The Legacy of the Trio
When you look at football in 2026, you don't see many trios like this anymore. The game has changed. It's more about systems now, high pressing, and "positional play." The idea of three superstars staying up top and waiting to kill you on the break feels like a relic.
But it worked.
They won the Decima. They won the Three-peat. They turned Real Madrid into a team that felt inevitable.
If you want to understand how they actually functioned, don't just look at the highlight reels of the goals. Watch a full match from 2014 or 2016. Watch how Benzema positions himself. Notice how defenders are terrified to leave Bale one-on-one. And look at how Ronaldo occupies two defenders at once just by standing in the box.
Actionable Insights for Fans and Analysts
- Study the Sacrifice: If you're looking at why modern "super-teams" fail, look at Benzema. A trio only works if one person is willing to do the "dirty work" of space creation.
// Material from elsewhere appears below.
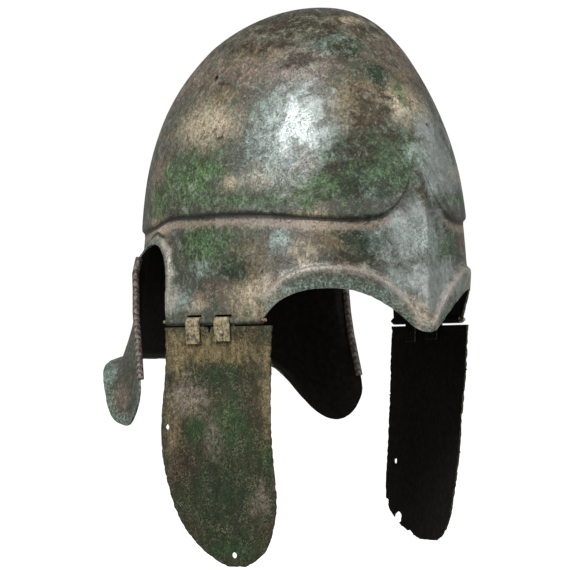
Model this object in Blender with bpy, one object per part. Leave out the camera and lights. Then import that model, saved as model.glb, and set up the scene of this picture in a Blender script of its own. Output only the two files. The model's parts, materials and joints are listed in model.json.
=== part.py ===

- Big Game Mentality: Bale’s career is the blueprint for "clutch" performance. Even if you aren't the best player on the pitch for 38 league games, being the best for 20 minutes in a final cements your legacy.
- System Over Stars: Zidane's move away from starting all three at once in 2017/18 proves that even the greatest trios need tactical flexibility to survive.
The BBC didn't just win; they dominated an era. They were the perfect storm of athleticism, ego, and unselfishness. We probably won't see anything quite like it again for a long time.